I'm 99% sure that he was born in Grajewo just like his brothers and sisters. However, since no document was found about him in Grajewo and the fact that his father died when his mother was pregnant made me and others here think that his mother registered him in the town she was born in (because maybe she went to her family there to give birth) but if it was true, we should have found documents in Rajgrod (and also in Lomza archive) But since I have nothing to lose I'm searching in other places as well.

Thanks again,
Ohad
caprice49 4 | 224  
27 Aug 2009 /  #20
I'm 99% sure that he was born in Grajewo

There could be an error in the records, so try under your grandmother's maiden name
OP Ohad  
30 Aug 2009 /  #21
Hi caprice,
Could you please explain this?

Thanks!
markskibniewski 3 | 200  
30 Aug 2009 /  #22
I know this seems obvious but have you also tried where the husbands family resided. It is possible that she went to live with the husbands family also. I believe Caprice49 was suggesting that since her husband died your grandmother may have or the civil regestry office may have entered the birth under her maiden name since the husband was no longer around.
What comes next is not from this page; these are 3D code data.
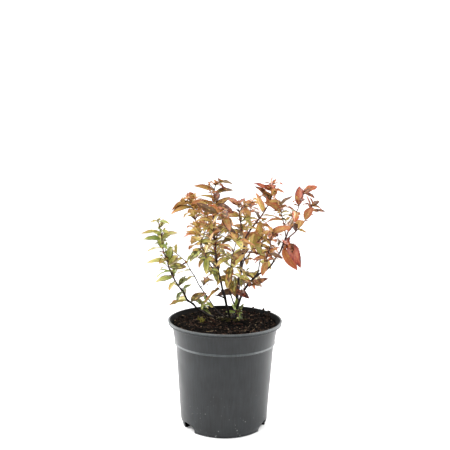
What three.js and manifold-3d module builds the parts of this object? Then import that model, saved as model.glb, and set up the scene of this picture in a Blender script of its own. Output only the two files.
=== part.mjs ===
// A young spirea shrub in its nursery pot, in millimetres, +Z up, front towards -Y.
// The origin is the centre of the pot's flat underside. Pot, soil, bare limbs and leafy
// masses are separate closed solids; each mass grows from its limb by one seeded rule.
import * as THREE from 'three';
import { mergeVertices } from 'three/addons/utils/BufferGeometryUtils.js';
import Module from 'manifold-3d';

const wasm = await Module();
wasm.setup();

// ---- driving dimensions --------------------------------------------------------------

const GAP = 0.3; // air between touching solids

const POT = {
  height: 160,
  lipRadius: 85.5,
  lipDrop: 6, // height of the skirt under the rim
  lipWidth: 5.2, // rim, from the skirt in to the mouth
  footRadius: 62.8,
  heelHeight: 8, // the wall draws in to the foot ring below this
  heelRadius: 65.2,
  collarHeight: 126.8, // where the wider collar begins
  collarStep: 1.2,
  collarRadius: 75,
  neckRadius: 79.2, // wall just under the lip
  wall: 1.3,
  floor: 1.6,
  segments: 36,
  colour: 0x47494b,
};

const DRAIN = { width: 25, height: 12, depth: 20, azimuths: [96, 216, 336] };

const SOIL = { top: 156, edgeTop: 152.5, flatRadius: 60, colour: 0x2e2620 };

const GROUND = SOIL.top + GAP; // the stems' flat cuts
const FLARE = { share: 0.45, reach: 6 }; // swelling of a stem's foot, and its height

const LIMB = { sides: 7, step: 11, air: 1.4 * GAP }; // air cut round a faceted limb
const SPINE = { sides: 4, step: 15 };
const TWIG = { sides: 3, radius: [0.8, 0.5] };
const SPRIG = { radius: [0.9, 0.5], bare: 0.3 }; // bare at its foot, where it leaves the bark

// A leaf: stations along its length with its half width there, and its section.
const LEAF = {
  stations: [0, 0.36, 0.68],
  widths: [0.12, 1, 0.68],
  half: 0.2, // half width, as a share of the length
  fold: 0.3, // how far the edges rise, as a share of the half width
  thick: 0.032, // thickness at the midrib, as a share of the length
};

// Spots on a blade that keep it clear of others: rows along it, and shares of its half width.
const SPOTS = { rows: 9, across: [-1, -0.5, 0, 0.5, 1] };
const CLEAR = { leaf: 2.8, bark: 1.3, soil: 2, rim: 74 };

const BARK = { low: 0x3a2a22, high: 0x6a3b2a };

// Limbs are tapering curves: where each starts, its tip, its compass heading and its lean
// from upright at both ends in degrees, and its radius at both ends. bare is the share that
// shows as a limb; the rest is the stem of the leafy mass at its end, where every is the
// space between leaves, leaf their length, first and turn the angle of the first leaf and
// the step to the next, and large the leaves that stand out.
const LIMBS = [
  {
    name: 'stem_left', foot: [-22, 26], tip: [-98, -30, 313],
    heading: [-158, -144], lean: [62, 8], radius: [2.1, 0.8], bare: 0.27,
    mass: 'leaves_left', colour: 0x9d9a50, seed: 666, twigs: 1,
    every: 9.9, leaf: 27, first: 60, turn: 180,
    large: [
      { at: 0.5, azimuth: 180, opening: 70, length: 30, droop: 0.45, roll: -35 },
      { at: 0.66, azimuth: 185, opening: 65, length: 31, droop: 0.4, roll: -25 },
      { at: 0.84, azimuth: 180, opening: 65, length: 28, droop: 0.4, roll: -35 },
      { at: 0.86, azimuth: 5, opening: 65, length: 27, droop: 0.6, roll: 35 },
    ],
  },
  {
    name: 'stem_left_thin', foot: [-4, 31], tip: [-80, 52, 252],
    heading: [166, 169], lean: [58, 60], radius: [1.5, 0.7], bare: 0.55,
    mass: 'leaves_left_thin', colour: 0xa39d5c, seed: 121, twigs: 0,
    every: 11.6, leaf: 27, first: 100, turn: 137.5,
  },
  {
    name: 'stem_centre', foot: [8, 16], tip: [-17, -14, 365],
    heading: [-139, -131], lean: [21, -10], radius: [2.4, 0.8], bare: 0.42,
    mass: 'leaves_centre_top', colour: 0xb0703f, seed: 898, twigs: 1,
    every: 6.8, leaf: 33, first: 220, turn: 155,
  },
  {
    name: 'bough_centre_left', from: 'stem_centre', at: 0.4, tip: [-54, 36, 338],
    heading: [135, 136], lean: [69, 14], radius: [1.6, 0.8], bare: 0.2,
    mass: 'leaves_centre_left', colour: 0xb87442, seed: 255, twigs: 1,
    every: 5, leaf: 40, first: 110, turn: 180,
    large: [
      { at: 0.88, azimuth: 185, opening: 70, length: 40, droop: 1, roll: -35 },
      { at: 0.55, azimuth: 185, opening: 75, length: 27, droop: 0.5, roll: -30 },
    ],
  },
  {
    name: 'stem_main', foot: [14, 22], tip: [29, 20, 279],
    heading: [-7, -8], lean: [9, 11], radius: [2.9, 1.9], bare: 1,
  },
  {
    name: 'bough_main_upper', from: 'stem_main', at: 1, tip: [66, 34, 360],
    heading: [21, 16], lean: [26, -30], radius: [1.8, 0.8], bare: 0.16,
    mass: 'leaves_main_top', colour: 0xb0623c, seed: 884, twigs: 0,
    every: 8.3, leaf: 40, first: 180, turn: 170,
    large: [
      { at: 0.88, azimuth: 180, opening: 52, length: 33, droop: 0.35, roll: -35 },
    ],
  },
  {
    name: 'bough_main_back', from: 'stem_main', at: 0.7, tip: [58, 70, 278],
    heading: [53, 55], lean: [74, 59], radius: [1.5, 0.8], bare: 0.35,
    mass: 'leaves_main_back', colour: 0x9a7a48, seed: 704, twigs: 0,
    every: 12.1, leaf: 35, first: 260, turn: 170,
  },
  {
    name: 'bough_main_front', from: 'stem_main', at: 0.86, tip: [-12, -44, 323],
    heading: [-124, -118], lean: [51, 81], radius: [1.4, 0.7], bare: 0.2,
    mass: 'leaves_main_front', colour: 0xa07848, seed: 552, twigs: 0,
    every: 9.6, leaf: 43, first: 310, turn: 180,
  },
  {
    name: 'bough_main_inner', from: 'stem_main', at: 0.93, tip: [17, -10, 333],
    heading: [-109, -108], lean: [22, 19], radius: [1.2, 0.7], bare: 0.25,
    mass: 'leaves_main_inner', colour: 0xa86a44, seed: 47, twigs: 0,
    every: 9.4, leaf: 40, first: 20, turn: 170,
  },
  {
    name: 'stem_right', foot: [16, 15], tip: [48, 2, 228],
    heading: [-22, -22], lean: [4, 52], radius: [2.6, 1.9], bare: 1,
  },
  {
    name: 'bough_right', from: 'stem_right', at: 1, tip: [87, -18, 289],
    heading: [-27, -27], lean: [69, 17], radius: [1.8, 1.4], bare: 1,
  },
  {
    name: 'bough_right_top', from: 'bough_right', at: 1, tip: [109, -46, 356],
    heading: [-52, -52], lean: [24, 26], radius: [1.3, 0.7], bare: 0.22,
    mass: 'leaves_right_top', colour: 0xb55a3c, seed: 24, twigs: 0,
    every: 10, leaf: 31, first: 290, turn: 170,
  },
  {
    name: 'bough_right_inner', from: 'bough_right', at: 1, tip: [80, 12, 329],
    heading: [102, 99], lean: [37, 28], radius: [1.1, 0.6], bare: 0.3,
    mass: 'leaves_right_inner', colour: 0xb2603c, seed: 814, twigs: 0,
    every: 7.1, leaf: 40, first: 30, turn: 180,
  },
  {
    name: 'bough_right_outer', from: 'bough_right', at: 0.93, tip: [127, 4, 334],
    heading: [27, 29], lean: [69, 21], radius: [1.2, 0.6], bare: 0.3,
    mass: 'leaves_right_outer', colour: 0xb4643a, seed: 738, twigs: 0,
    every: 8.9, leaf: 33, first: 260, turn: 180,
  },
  {
    name: 'bough_right_back', from: 'stem_right', at: 0.97, tip: [55, 38, 287],
    heading: [67, 87], lean: [50, 31], radius: [1.2, 0.7], bare: 0.3,
    mass: 'leaves_right_back', colour: 0x9c6e42, seed: 363, twigs: 0,
    every: 7.2, leaf: 36, first: 70, turn: 170,
  },
  {
    name: 'bough_front', from: 'stem_main', at: 0.12, tip: [14, -78, 292],
    heading: [-118, -78], lean: [42, 44], radius: [1.6, 0.7], bare: 0.3,
    mass: 'leaves_front', colour: 0x9a8048, seed: 105, twigs: 1,
    every: 9.1, leaf: 39, first: 110, turn: 170,
  },
  {
    name: 'bough_front_left', from: 'stem_centre', at: 0.34, tip: [-38, -62, 287],
    heading: [-110, -112], lean: [60, 42], radius: [1.4, 0.7], bare: 0.25,
    mass: 'leaves_front_left', colour: 0x9a8a4c, seed: 130, twigs: 0,
    every: 11.9, leaf: 29, first: 320, turn: 155,
  },
  {
    name: 'bough_front_right', from: 'bough_right', at: 0.2, tip: [64, -64, 300],
    heading: [-95, -75], lean: [55, 30], radius: [1.3, 0.7], bare: 0.25,
    mass: 'leaves_front_right', colour: 0xa06a44, seed: 110, twigs: 0,
    every: 10, leaf: 30, first: 30, turn: 155,
  },
  {
    name: 'bough_back', from: 'stem_main', at: 0.24, tip: [40, 92, 322],
    heading: [75, 70], lean: [40, 28], radius: [1.7, 0.7], bare: 0.3,
    mass: 'leaves_back', colour: 0xa87040, seed: 77, twigs: 1,
    every: 10.2, leaf: 37, first: 240, turn: 180,
  },
  {
    name: 'bough_back_left', from: 'stem_centre', at: 0.2, tip: [-32, 84, 306],
    heading: [105, 110], lean: [45, 35], radius: [1.6, 0.7], bare: 0.3,
    mass: 'leaves_back_left', colour: 0xa67a44, seed: 430, twigs: 1,
    every: 7.6, leaf: 34, first: 280, turn: 155,
  },
  {
    name: 'twig_cut', from: 'stem_centre', at: 0.17, reach: 15,
    heading: [178, 178], lean: [72, 82], radius: [1.5, 1.3], bare: 1,
  },
];

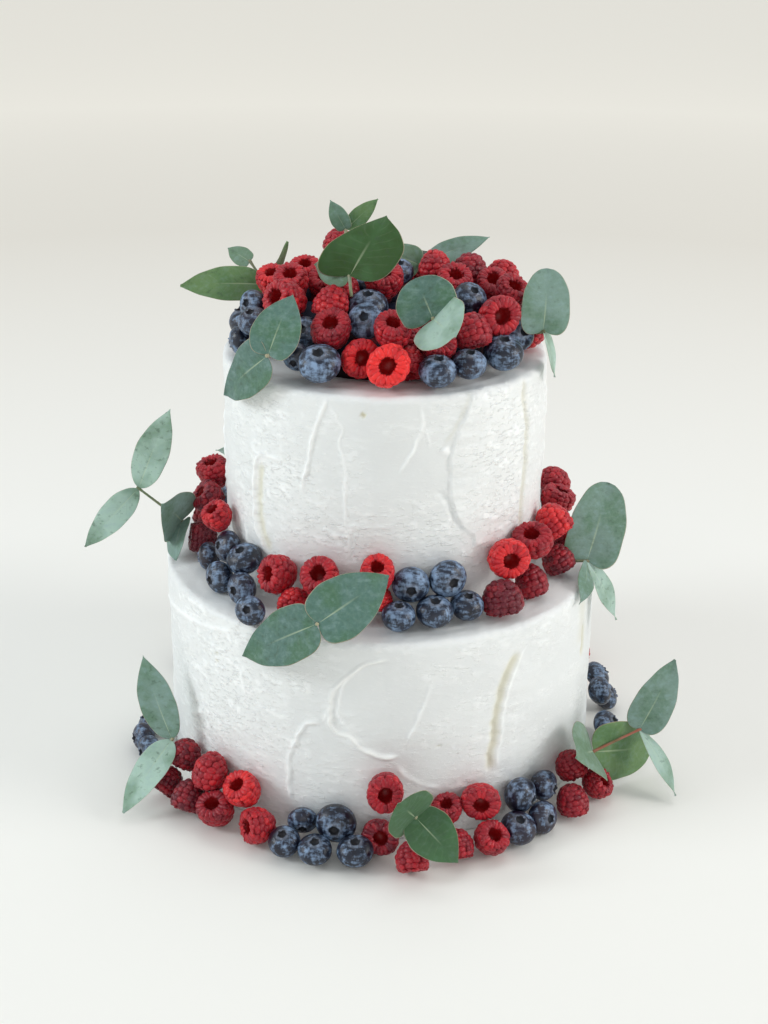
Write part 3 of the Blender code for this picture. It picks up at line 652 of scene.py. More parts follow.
def blueberryMaterial():
    sheet = Sheet("blueberrySkin", {"Specular IOR Level": 0.55})
    amount, crown, nearCrown, pick = sheet.marks("skin")[1]
    cloud = sheet.noise(sheet.place(), blueberryLook["cloud"], 2.0, 0.6)
    speck = sheet.noise(sheet.place(), blueberryLook["speck"], 3.0, 0.65)
    rub = sheet.noise(sheet.place((1.0, 0.8, 0.4)), blueberryLook["rub"], 4.0, 0.7)
    streak = sheet.noise(sheet.place((0.35, 1.0, 1.0)), blueberryLook["streak"], 2.0, 0.6)
    mist = (cloud + amount * 0.4).above(0.50, 1.1)
    bloom = (rub * 1.3 + streak * 0.9 + cloud * 0.6 + amount * 0.2).above(1.45, 1.82)
    redness = pick.above(0.55, 1.0) * blueberryLook["redShare"]
    colour = sheet.mix(redness, blueberryLook["skin"], blueberryLook["red"])
    colour = sheet.mix(mist * blueberryLook["mistShare"], colour, blueberryLook["mist"])
    colour = sheet.mix(bloom * blueberryLook["bloomShare"], colour, blueberryLook["bloom"])
    # painted highlight: the crown's raised lip lightened, unevenly, where it catches the light
    colour = sheet.mix(nearCrown * (1 - crown) * (0.25 + rub * 0.4), colour, blueberryLook["lip"])
    colour = sheet.mix(crown * blueberryLook["crownShare"], colour, blueberryLook["crown"])
    rough = blueberryLook["rough"] + mist * 0.12 + bloom * 0.3 + crown * 0.3
    return sheet.finishWith({"Base Color": colour, "Roughness": rough,
                             "Normal": sheet.bump(speck * 0.6 + rub, blueberryLook["bump"])})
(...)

I don't want to sound negative but I had the same situation where I found all my grandfathers sibling information but not his. He was born in 1886 in the Stary Luboten region and the records for the 1870's and some of the 1880's were lost so I never got his birth registry. It is possible that the records are lost due to the wars. I would never give up though.
caprice49 4 | 224  
1 Sep 2009 /  #23
Hi caprice,
Could you please explain this?

My experience of records has indicated that those making records or re-entering records do make mistakes. My mother's details for instance were one year out. Handwriting can be a culprit as well which contributes substantially to the confusion. Mark above also makes a point. When all avenues seem exhausted, it doesn't hurt to check the inobvious and also a few years this way and that. Chronology is the main culprit.